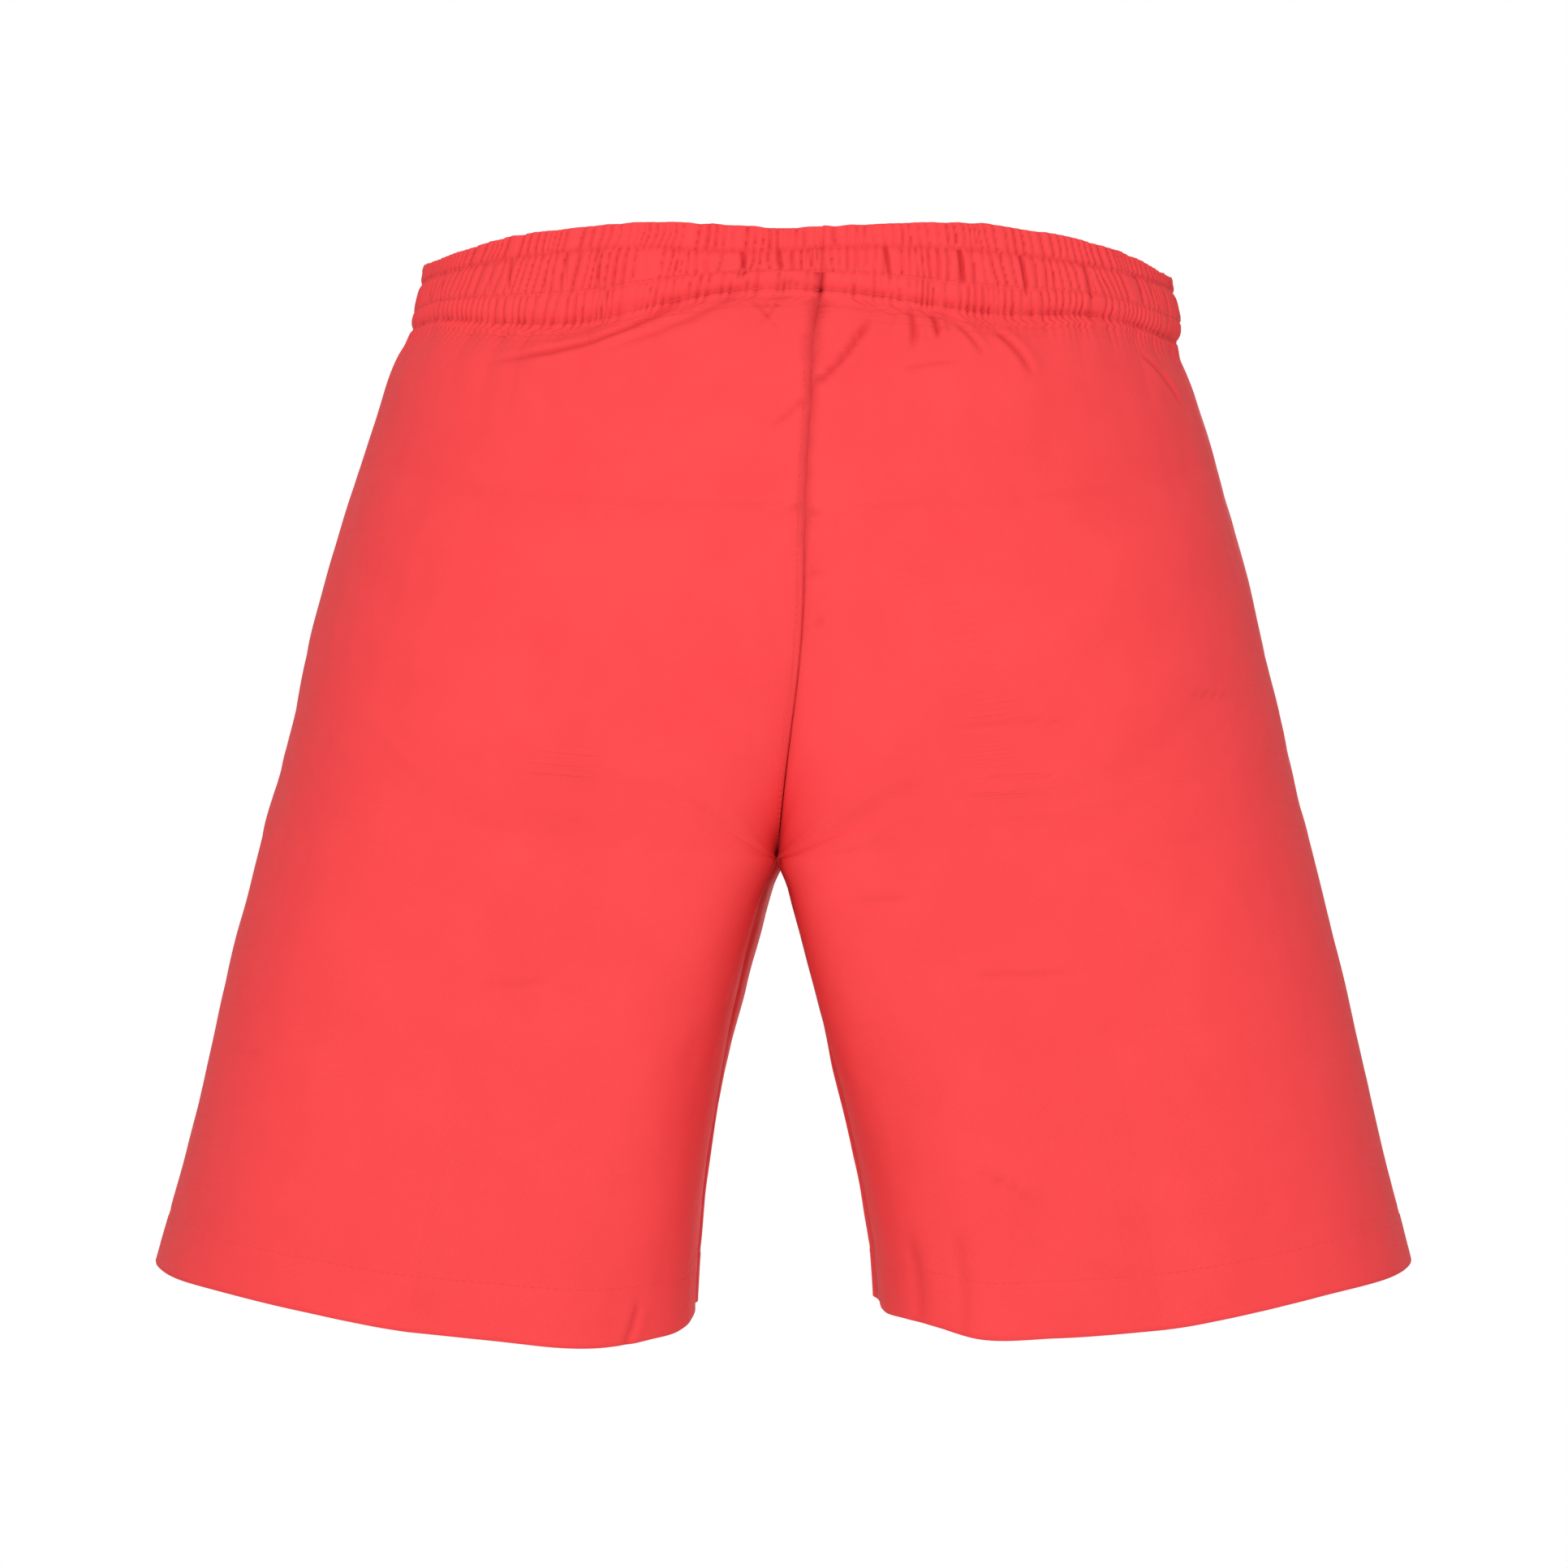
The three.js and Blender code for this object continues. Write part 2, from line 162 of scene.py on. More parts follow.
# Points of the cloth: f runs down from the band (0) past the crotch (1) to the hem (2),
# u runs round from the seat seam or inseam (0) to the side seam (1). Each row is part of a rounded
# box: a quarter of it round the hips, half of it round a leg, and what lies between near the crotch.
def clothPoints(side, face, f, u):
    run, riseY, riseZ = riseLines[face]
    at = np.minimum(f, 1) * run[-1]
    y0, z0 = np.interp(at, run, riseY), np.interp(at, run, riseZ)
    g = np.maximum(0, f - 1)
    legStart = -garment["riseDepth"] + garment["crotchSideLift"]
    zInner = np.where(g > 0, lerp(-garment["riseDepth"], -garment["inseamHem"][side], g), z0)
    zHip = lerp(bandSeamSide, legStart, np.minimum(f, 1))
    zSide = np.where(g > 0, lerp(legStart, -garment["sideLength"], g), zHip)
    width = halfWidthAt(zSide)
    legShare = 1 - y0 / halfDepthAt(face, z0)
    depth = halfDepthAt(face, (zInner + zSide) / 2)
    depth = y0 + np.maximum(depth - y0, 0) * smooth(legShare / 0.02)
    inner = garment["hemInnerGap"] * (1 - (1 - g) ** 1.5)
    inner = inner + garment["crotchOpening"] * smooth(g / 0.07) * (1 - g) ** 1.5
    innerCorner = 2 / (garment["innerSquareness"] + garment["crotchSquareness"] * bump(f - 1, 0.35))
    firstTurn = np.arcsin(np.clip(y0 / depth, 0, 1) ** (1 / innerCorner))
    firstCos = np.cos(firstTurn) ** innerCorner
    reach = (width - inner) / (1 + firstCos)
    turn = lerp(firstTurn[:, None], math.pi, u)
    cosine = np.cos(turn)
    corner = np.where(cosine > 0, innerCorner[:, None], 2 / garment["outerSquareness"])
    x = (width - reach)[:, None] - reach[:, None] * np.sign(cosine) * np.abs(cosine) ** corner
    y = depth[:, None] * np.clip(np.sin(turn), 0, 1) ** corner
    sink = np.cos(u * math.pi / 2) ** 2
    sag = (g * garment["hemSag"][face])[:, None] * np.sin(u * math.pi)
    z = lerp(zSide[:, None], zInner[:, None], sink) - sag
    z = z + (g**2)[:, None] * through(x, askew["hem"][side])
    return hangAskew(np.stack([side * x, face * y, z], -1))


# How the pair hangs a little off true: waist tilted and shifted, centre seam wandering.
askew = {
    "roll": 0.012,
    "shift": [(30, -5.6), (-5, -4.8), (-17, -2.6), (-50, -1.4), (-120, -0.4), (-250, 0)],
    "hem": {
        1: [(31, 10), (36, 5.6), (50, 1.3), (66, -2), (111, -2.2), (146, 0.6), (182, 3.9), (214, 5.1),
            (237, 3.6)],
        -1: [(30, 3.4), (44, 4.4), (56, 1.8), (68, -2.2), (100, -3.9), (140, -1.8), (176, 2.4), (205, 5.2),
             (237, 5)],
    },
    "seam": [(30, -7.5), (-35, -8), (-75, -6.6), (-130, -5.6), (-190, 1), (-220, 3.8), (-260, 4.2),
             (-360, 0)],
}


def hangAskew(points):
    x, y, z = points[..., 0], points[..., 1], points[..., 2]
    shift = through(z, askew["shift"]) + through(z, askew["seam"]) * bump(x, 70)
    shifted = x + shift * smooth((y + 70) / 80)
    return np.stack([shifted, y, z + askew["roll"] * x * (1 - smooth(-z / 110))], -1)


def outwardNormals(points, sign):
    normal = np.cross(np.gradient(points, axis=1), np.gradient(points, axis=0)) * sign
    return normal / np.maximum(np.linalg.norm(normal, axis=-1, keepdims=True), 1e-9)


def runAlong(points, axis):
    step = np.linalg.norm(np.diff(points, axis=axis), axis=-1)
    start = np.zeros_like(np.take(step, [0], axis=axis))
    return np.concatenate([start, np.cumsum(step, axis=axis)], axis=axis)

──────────

Return the material exactly as it stands.

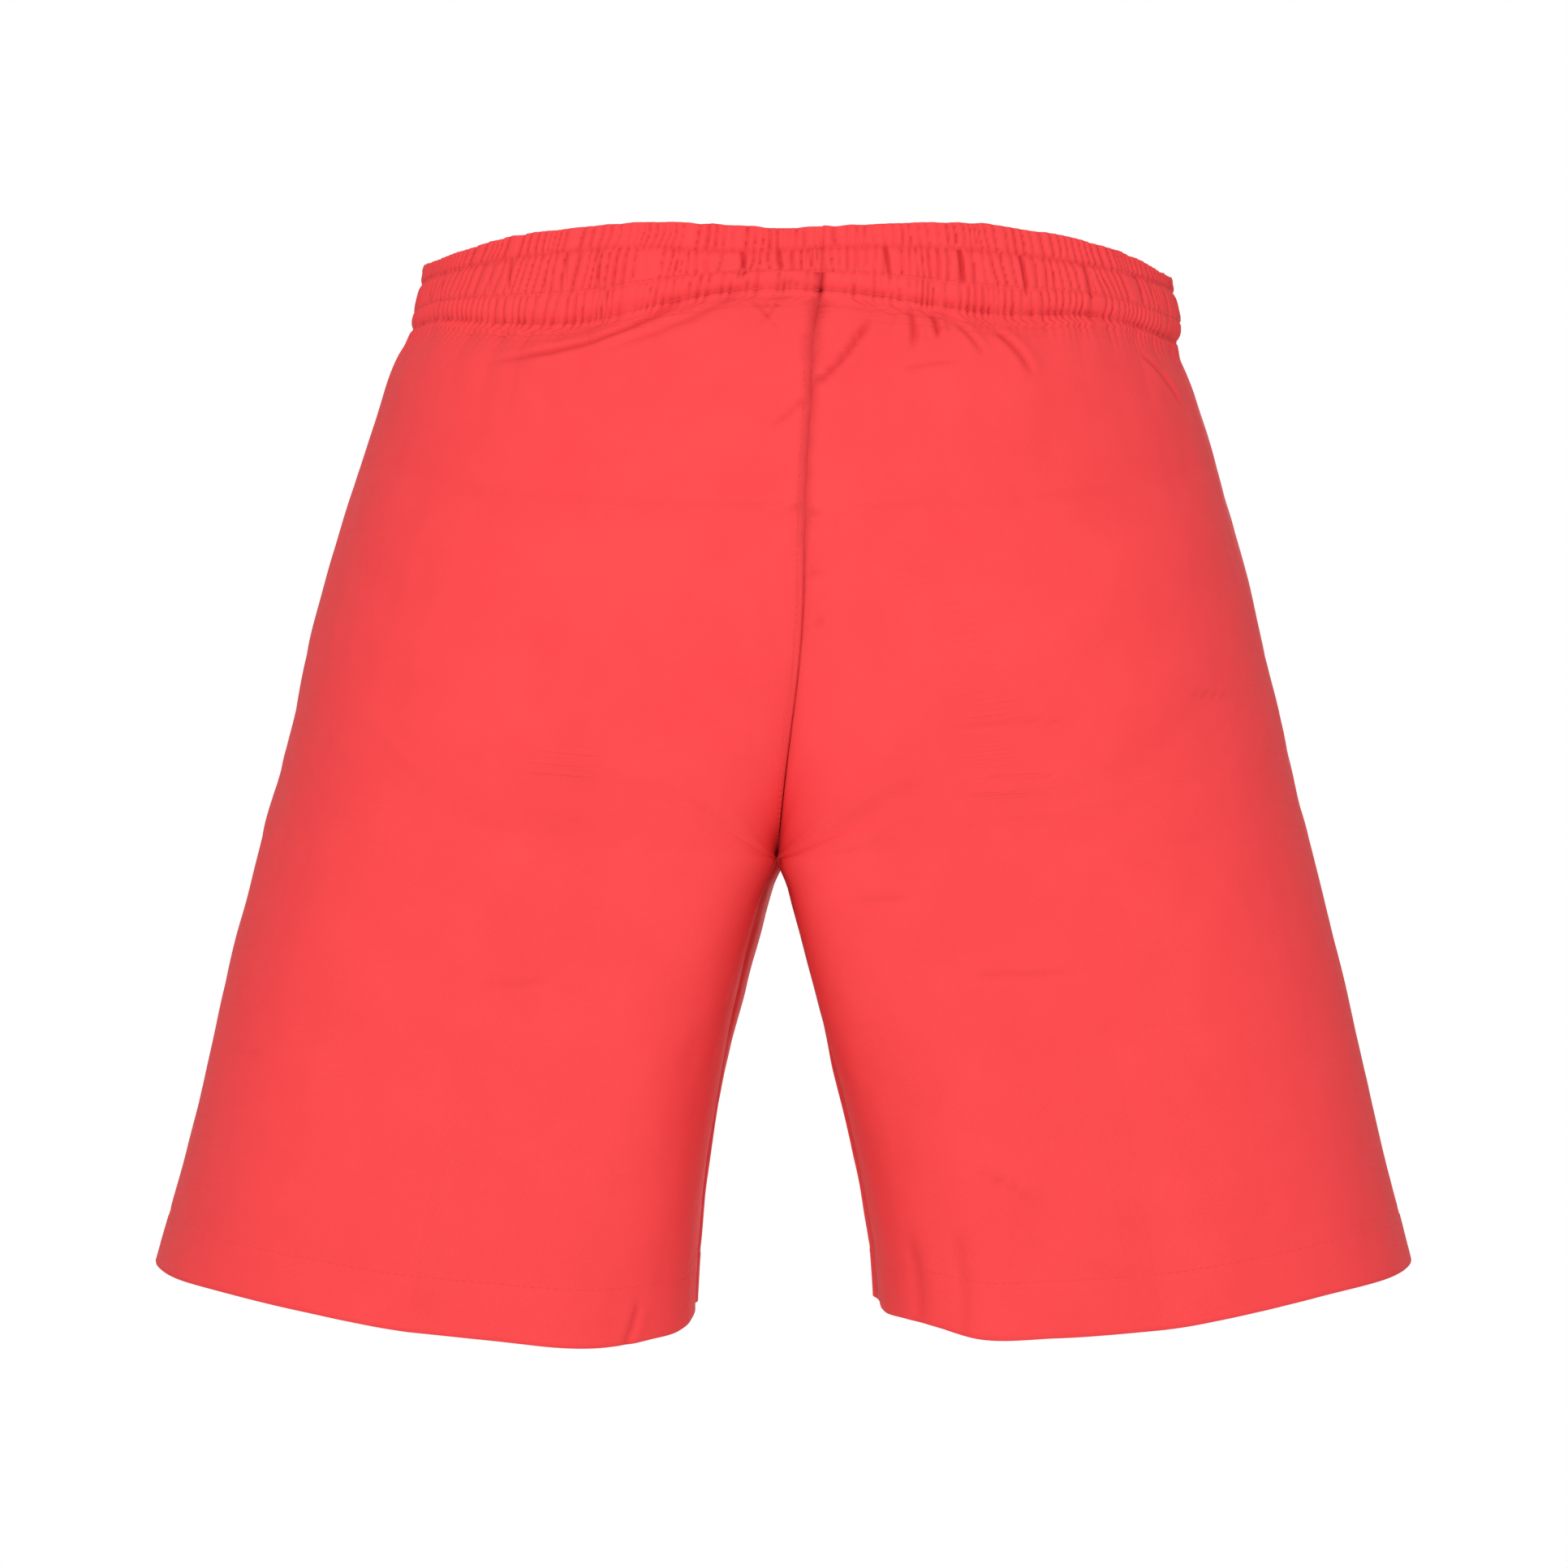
The three.js and Blender code for this object continues. Write part 2, from line 162 of scene.py on. More parts follow.
# Points of the cloth: f runs down from the band (0) past the crotch (1) to the hem (2),
# u runs round from the seat seam or inseam (0) to the side seam (1). Each row is part of a rounded
# box: a quarter of it round the hips, half of it round a leg, and what lies between near the crotch.
def clothPoints(side, face, f, u):
    run, riseY, riseZ = riseLines[face]
    at = np.minimum(f, 1) * run[-1]
    y0, z0 = np.interp(at, run, riseY), np.interp(at, run, riseZ)
    g = np.maximum(0, f - 1)
    legStart = -garment["riseDepth"] + garment["crotchSideLift"]
    zInner = np.where(g > 0, lerp(-garment["riseDepth"], -garment["inseamHem"][side], g), z0)
    zHip = lerp(bandSeamSide, legStart, np.minimum(f, 1))
    zSide = np.where(g > 0, lerp(legStart, -garment["sideLength"], g), zHip)
    width = halfWidthAt(zSide)
    legShare = 1 - y0 / halfDepthAt(face, z0)
    depth = halfDepthAt(face, (zInner + zSide) / 2)
    depth = y0 + np.maximum(depth - y0, 0) * smooth(legShare / 0.02)
    inner = garment["hemInnerGap"] * (1 - (1 - g) ** 1.5)
    inner = inner + garment["crotchOpening"] * smooth(g / 0.07) * (1 - g) ** 1.5
    innerCorner = 2 / (garment["innerSquareness"] + garment["crotchSquareness"] * bump(f - 1, 0.35))
    firstTurn = np.arcsin(np.clip(y0 / depth, 0, 1) ** (1 / innerCorner))
    firstCos = np.cos(firstTurn) ** innerCorner
    reach = (width - inner) / (1 + firstCos)
    turn = lerp(firstTurn[:, None], math.pi, u)
    cosine = np.cos(turn)
    corner = np.where(cosine > 0, innerCorner[:, None], 2 / garment["outerSquareness"])
    x = (width - reach)[:, None] - reach[:, None] * np.sign(cosine) * np.abs(cosine) ** corner
    y = depth[:, None] * np.clip(np.sin(turn), 0, 1) ** corner
    sink = np.cos(u * math.pi / 2) ** 2
    sag = (g * garment["hemSag"][face])[:, None] * np.sin(u * math.pi)
    z = lerp(zSide[:, None], zInner[:, None], sink) - sag
    z = z + (g**2)[:, None] * through(x, askew["hem"][side])
    return hangAskew(np.stack([side * x, face * y, z], -1))


# How the pair hangs a little off true: waist tilted and shifted, centre seam wandering.
askew = {
    "roll": 0.012,
    "shift": [(30, -5.6), (-5, -4.8), (-17, -2.6), (-50, -1.4), (-120, -0.4), (-250, 0)],
    "hem": {
        1: [(31, 10), (36, 5.6), (50, 1.3), (66, -2), (111, -2.2), (146, 0.6), (182, 3.9), (214, 5.1),
            (237, 3.6)],
        -1: [(30, 3.4), (44, 4.4), (56, 1.8), (68, -2.2), (100, -3.9), (140, -1.8), (176, 2.4), (205, 5.2),
             (237, 5)],
    },
    "seam": [(30, -7.5), (-35, -8), (-75, -6.6), (-130, -5.6), (-190, 1), (-220, 3.8), (-260, 4.2),
             (-360, 0)],
}


def hangAskew(points):
    x, y, z = points[..., 0], points[..., 1], points[..., 2]
    shift = through(z, askew["shift"]) + through(z, askew["seam"]) * bump(x, 70)
    shifted = x + shift * smooth((y + 70) / 80)
    return np.stack([shifted, y, z + askew["roll"] * x * (1 - smooth(-z / 110))], -1)


def outwardNormals(points, sign):
    normal = np.cross(np.gradient(points, axis=1), np.gradient(points, axis=0)) * sign
    return normal / np.maximum(np.linalg.norm(normal, axis=-1, keepdims=True), 1e-9)


def runAlong(points, axis):
    step = np.linalg.norm(np.diff(points, axis=axis), axis=-1)
    start = np.zeros_like(np.take(step, [0], axis=axis))
    return np.concatenate([start, np.cumsum(step, axis=axis)], axis=axis)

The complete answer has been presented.